I'm usually talkative, but in this message I've tried to be short. So if you have any other question...

See ya
Avatar is confusing me, makes me think you are someone else!

CB
 

Moo

New member
Feb 12, 2012
26
Want me to go back to the Xmas hottie ? :D
 

Moo

New member
Feb 12, 2012
26

Jameson

Administrator
Staff member
Jan 26, 2012
4,043
Well, I'm a lovely, not too lonely, cow. What's moore ? I've left pure maths around 3 years ago and went through an actuarial curriculum that I'm finishing this year. But my love for probability theory is still there and that added to the people here is probably the thing that maintains me in such a math community.
I'm curious as to what are the qualifications necessary to work as an actuary in France, if that's where you are working. Here there are a series of 7 exams in all and some more after that perhaps, but you only need 2-3 to begin work. What's it like over there?
 

Moo

New member
Feb 12, 2012
26
I'm curious as to what are the qualifications necessary to work as an actuary in France, if that's where you are working. Here there are a series of 7 exams in all and some more after that perhaps, but you only need 2-3 to begin work. What's it like over there?
Yeah I'm quite aware of the US system, but it's pretty different in France. There's no problem for one to do the same work as an actuary but if you're not recognized by the French equivalent to the SOA, the salary isn't the same (as well as the speed of getting a higher position).
In order to be an associate actuary of the French SOA, you need to pursue a degree in one of the 10 organisms ('schools', universities, curriculum for people who already work). For each of them there are conditions. For schools and universities, which are at least 2 years long, you need an average of 60% on a year-long period (in the final year(s), and this is no easy task) and you need to defend a thesis with a subject related to actuarial science (insurance, finance, ...), and generally related to your end of study internship.
For the curriculum made for people who already have some professional experience in actuarial science, you can go through it by spending 2/3 days a week, or your evenings going to courses. There's also a thesis to defend but I'm not aware of all the conditions.

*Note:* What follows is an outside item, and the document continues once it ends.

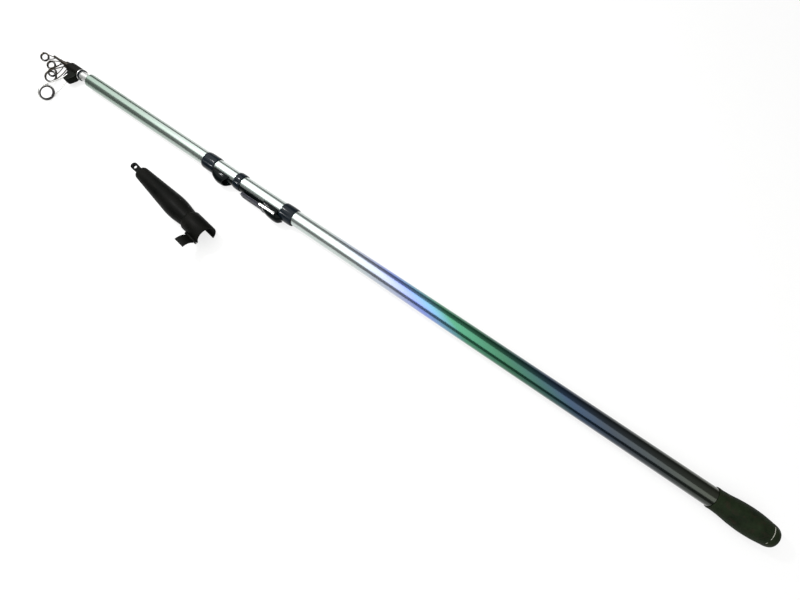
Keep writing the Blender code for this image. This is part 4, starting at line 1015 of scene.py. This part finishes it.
def fixed_hood():
    """A scoop over the plate for one end of a reel foot. Its slanted mouth faces the sliding hood."""
    low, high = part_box("fixed_hood")
    closed_x, mouth_x = low.x, high.x
    length = mouth_x - closed_x
    inner_half, outer_half, roof = hood_widths(mouth_x)
    rise = FIXED_HOOD_HEIGHT - HOOD_WALL
    outside, inside = [], []
    for share in FIXED_HOOD_STATIONS:
        top = roof + rise * hood_swell(share)
        slant = -FIXED_HOOD_SLANT * share
        outside.append(arch(closed_x + length * share, outer_half, top, HOOD_RAIL_REACH, slant))
    start = closed_x + FIXED_HOOD_BACK_WALL
    floor_level = HOOD_RAIL_REACH - HOOD_POCKET_DEPTH
    for share in FIXED_POCKET_STATIONS:
        top = roof - HOOD_WALL + rise * hood_swell(min(1.0, share))
        slant = -FIXED_HOOD_SLANT * share
        inside.append(arch(start + (mouth_x - start) * share, inner_half, top, floor_level, slant))
    made = piece("fixed_hood_fine", loft(outside), GLOSS)
    cut(made, piece("pocket", loft(inside), None), *seat_clearances(closed_x, mouth_x))
    soften(made, FIXED_HOOD_EDGE)
    carry(made, "butt_section", "black", "fixed_hood")


def sliding_hood():
    """The hood that clamps a reel foot: a scoop at its mouth, and a rounded back that houses the cam."""
    low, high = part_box("sliding_hood")
    mouth, back = low.x, high.x
    length = back - mouth
    rail_end = back - SLIDER_OVERHANG
    inner_half, outer_half, roof = hood_widths(rail_end)
    rise = SLIDER_HEIGHT - HOOD_WALL
    outside, inside = [], []
    for share, height in smooth_curve(SLIDER_OUTLINE, 6):
        width = outer_half * min(1.0, SLIDER_BACK_WIDTH + SLIDER_BACK_DRAFT * (1.0 - share))
        slant = SLIDER_SLANT * max(0.0, 1.0 - 2 * share)
        outside.append(arch(mouth + length * share, width, roof + rise * height, HOOD_RAIL_REACH, slant))
    floor_level = HOOD_RAIL_REACH - HOOD_POCKET_DEPTH
    for share in SLIDER_POCKET_STATIONS:
        along = SLIDER_POCKET * share / length
        lift = rise * between(SLIDER_OUTLINE, along) * (1.0 - POCKET_CLOSING * max(0.0, share) ** 3)
        slant = SLIDER_SLANT * max(0.0, 1.0 - 2 * along)
        top = roof - HOOD_WALL + lift
        inside.append(arch(mouth + SLIDER_POCKET * share, inner_half, top, floor_level, slant))
    made = piece("sliding_hood_fine", loft(outside), GLOSS)
    pin = lever_pin()
    chamber = CAM_HALF_WIDTH + GAP
    ears = []
    for side in (1, -1):
        low_z, high_z = sorted((side * (chamber + EAR_INSET), side * outer_half))
        ears.append(piece("ear", cylinder_z(pin, EAR_RADIUS, low_z, high_z), None))
    join(made, *ears)
    over_band = -(blank_radius(back) + 2 * GAP + PLATE_THICKNESS + BAND_WALL + SEAT_CLEARANCE)
    cut(made, piece("pocket", loft(inside), None),
        piece("step", block((rail_end, over_band, -FAR), (back + FAR, 0.0, FAR)), None),
        piece("chamber", cylinder_z(pin, CAM_RADIUS + CAM_THROW + GAP, -chamber, chamber), None),
        piece("bore", cylinder_z(pin, PIN_RADIUS + GAP, -2 * outer_half, 2 * outer_half), None),
        *seat_clearances(mouth, rail_end))
    soften(made, SLIDER_EDGE)
    carry(made, "slider", "black", "sliding_hood")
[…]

Are you considering working in France ? :D It has the advantage of being nearer to Russia than the US :D
 

Jameson

Administrator
Staff member
Jan 26, 2012
4,043
Wow, it sounds like initially it's much easier to begin work here. In theory you don't need any sort of degree if you can pass the exams. The pay here is really good and only gets better. It's one of those professions that seems like it should be incredibly popular but isn't, over here at least. Everyone wants to be a lawyer even though there are way too many but most people don't even know what an actuary is.

Are you considering working in France ? :D It has the advantage of being nearer to Russia than the US :D
I hadn't thought about it, haha. My French is absolutely horrible, even though I spent 6 years "studying" it in middle and high school, as well as visiting Paris for a couple weeks. I'm American so even speaking one foreign language is amazing for us. :cool:

Do you ever work with American actuaries or somehow contact with them? I'd like to work internationally but it seems like every country has its own qualifications.
 

Moo

New member
Feb 12, 2012
26
I hadn't thought about it, haha. My French is absolutely horrible, even though I spent 6 years "studying" it in middle and high school, as well as visiting Paris for a couple weeks. I'm American so even speaking one foreign language is amazing for us. :cool:
French people have the same reputation :D
It's true that it's not easy when you don't speak French, since not many people here can speak a decent English lol.

Do you ever work with American actuaries or somehow contact with them? I'd like to work internationally but it seems like every country has its own qualifications.
I'm still a student, an intern :) but I'm in an international firm, although my team can be led to dialogue with UK actuaries. Never heard of American ones. But I'd love to ! So quick, be an actuary :D
Yes, unfortunately every country has its one rules. However, the US title of actuary is much easier to sell abroad than the French one. For example in Singapore, I think they ask people to write the US SOA's exams.